Effects of protein oxidation on the size of apoA-I:DMPC complexes at 25 °C analyzed by non-denaturing PAGE. Ten μl of 1 mg/mL apoA-I solution was applied to each lane; at this concentration, lipid-free apoA-I aggregates and runs at about 7 - 8 nm (lane A-I, (1)). Lanes 0-4 show discoidal complexes reconstituted from intact apoA-I and DMPC that were oxidized using oxidant:protein molar ratios of 0:1 (0), 5:1 (1), 10:1 (2), 25:1 (3), or 50:1 (4). Lanes 1′ and 2′ show complexes reconstituted from oxidized apoA-I and DMPC; the oxidant:protein ratios are 5:1 (1′) or 10:1 (2′). Molecular size standards (st) in nm are indicated.

Figure 3

Effects of protein oxidation on the size and morphology of A-I:DMPC complexes analyzed by negative staining EM. Upper row shows electron micrographs and lower row shows the corresponding particle size distributions. Numbers in panels A-E correspond to those in Fig. 2 and show intact A-I:DMPC disks (0) and disks that were treated with oxidant:protein ratios of 5:1 (1), 10:1 (2), 25:1 (3), 50:1 (4). Panels F, G show disks reconstituted from oxidized apoA-I and DMPC; HOCl:A-I ratios are 5:1 (1′) or 10:1 (2′). Average particle diameters with standard deviations are indicated in selected panels.

Figure 4

Effect of oxidation on the secondary structure of apoA-I in DMPC complexes at 22 °C. Far-UV CD spectra were recorded from the ox(A-I:DMPC) disks (20 μg/mL protein) that were incubated with HOCl using oxidant:protein ratios of 0:1 (0), 5:1 (1), 10:1 (2), 25:1 (3), 50:1 (4).

Figure 5

Effects of oxidation on thermal denaturation of A-I:DMPC disks.

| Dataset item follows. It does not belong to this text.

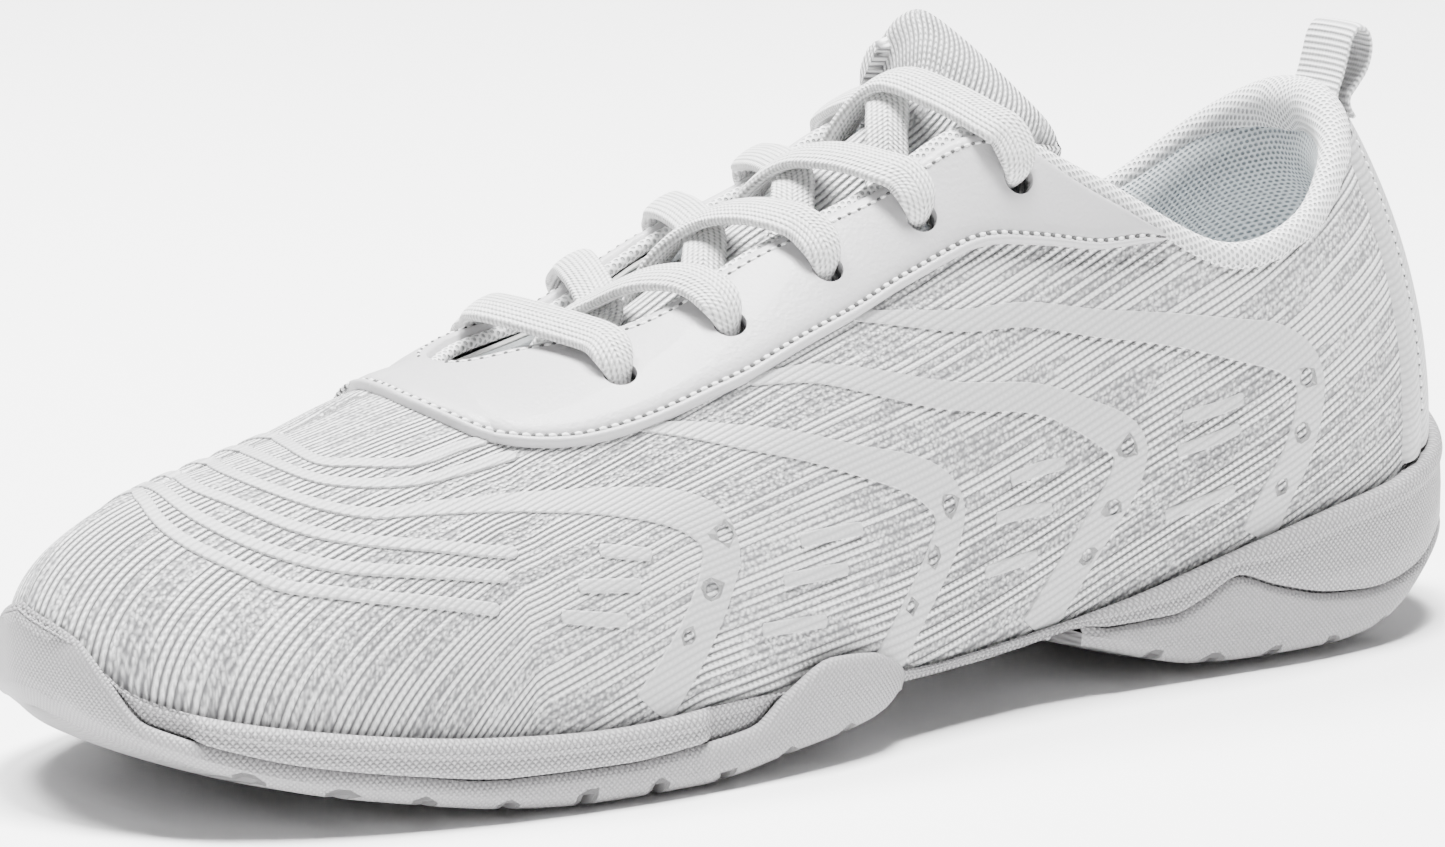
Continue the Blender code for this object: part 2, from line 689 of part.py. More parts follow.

Disk samples, which were prepared as in Fig. 4, were heated and cooled from 10–98 °C at a constant rate of 11 °C/h, and the CD (A) and light scattering (B) melting data were recorded simultaneously at 222 nm to monitor changes in the protein helical content and in the particle size, respectively; the negative slopes in the light scattering data result from an optical artifact in the CD instrument and from the temperature dependence of the refractive index (47). The heating curves of non-oxidized disks (0, black lines in panels A, B) show a transition centered at 82 °C that corresponds to protein unfolding and concomitant lipoprotein fusion (38). The apparent transition temperature decreases upon oxidation; the heating curves of highly oxidized disks (4, light grey) show a similar transition centered at 60 °C followed by an additional fusion transition observed by light scattering at higher temperatures (panel B). Panel C shows CD melting data recorded at 222 nm, 11 °C/h scan rate of ox(A-I:DMPC) (which were reconstituted from intact apoA-1 and then oxidized) and (oxA-I):DMPC (which were reconstituted from oxidized apoA-I); oxidant:protein ratio was 10:1.

Figure 6

Effects of oxidation on the protein unfolding kinetics in DMPC complexes. Intact A-I:DMPC (0), ox(A-I:DMPC) (1-4), and ox(A-I):DMPC complexes (1′, 2′), which were treated using HOCl:A-I molar ratios of 5:1 (1, 1′), 10:1 (2, 2′), 25:1 (3), or 50:1 (4), were subjected to T-jumps from 25 to 80 °C. The time course of the protein unfolding was monitored by CD at 222 nm. The 2, 2′ (not shown) and 1, 1′ data partially overlap.

Figure 7

Effects of protein oxidation on the kinetics of DMPC clearance and on Trp modifications in apoA-I:DMPC disks. (A) DMPC multilamellar vesicles in standard buffer were incubated at 24 °C. The clearance was triggered at time t=0 by adding the protein; the final concentration was 20 μg/mL apoA-I and 80 μg/mL DMPC. ApoA-I was non-oxidized (0) or oxidized by using HOCl:apoA-I molar ratio of 5:1 (1′), 10:1 (2′), 25:1 (3′), or 50:1 (4′). (B) Trp emission spectra of normal A-I:DMPC disks (0) or of similar disks that were oxidized by using HOCl:A-I molar ratios of 5:1 (1), 10:1 (2), 25:1 (3), or 50:1 (4).

Figure 8

Effect of oxidation on the thermal denaturation of A-I:DMPC:FC disks. Disk samples containing 10% cholesterol were prepared as described in Materials and Methods. The disks were heated and cooled from 10-98 °C at a constant rate of 11 °C/h. The protein unfolding was monitored by CD at 222 nm. Numbers correspond to those in Figs 4 and 5 and show intact disks (0) and disks that were oxidized using HOCl:apoA-I molar ratio of 5:1 (1), 10:1 (2), 25:1 (3), or 50:1 (4).